Dr. Thomas Fingar:  “With respect to the larger institutional setting—and this goes far beyond the economic realm—there seems to be a dawning and growing recognition that we need to do something to re-engineer, to revitalize, to replace, to restructure.  But there’s not yet, in my view, a consensus on what the replacements should look like—or more importantly, on who should design them, who should lead the effort, or who should participate in the remaking of the global order.  Sixty years ago there were 140 fewer countries and the outcome of the war reduced the number of active players to a handful.  We’re in a very, very different situation today… with the United States, the European Union, Japan, the rise of the BRICs.  Essentially all of those participating in the London conference in some sense have a right to participate in the larger setting.

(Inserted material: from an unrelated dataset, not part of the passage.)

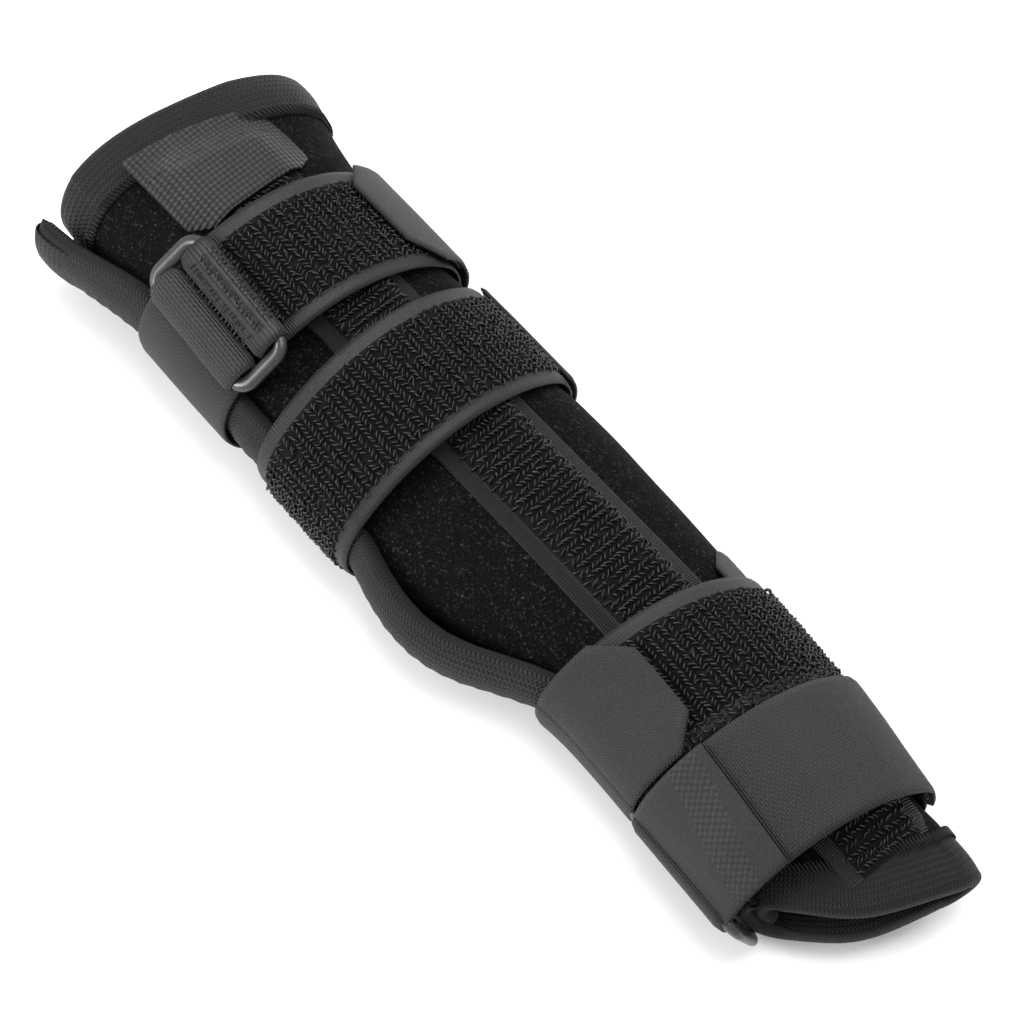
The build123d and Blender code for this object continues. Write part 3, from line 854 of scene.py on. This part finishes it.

Brad Setser: I think this is really the first deep crisis of the globalized economy that Dr. Fingar described.  It’s a synchronized downturn--all major regions of the global economy are now contracting--and it’s a synchronized downturn with a very large magnitude, with most major economies experiencing if not the sharpest downtown of the post-war era, something very close to it...The agenda for the leaders, I think, can be divided into two parts.  The first part is taking steps that will help stabilize the economy in the downturn…  I think the second immediate priority is to increase the resources available to the IMF.  A couple of years ago the IMF was sitting on a pool of lendable resources of $200 billion, $250 if you count its supplementary credit lines, and nobody wanted to borrow from it, and there were questions about its relevance.  Now with the downturn in cross-border capital flows and the large pool of countries looking to borrow from the IMF, it is clear that $250 billion isn’t anywhere near enough.  And I think we should have known that because the major emerging economies, countries that previously borrowed from the IMF, countries like Korea and Brazil and Russia, all more or less have concluded that $200 billion of reserves isn’t enough.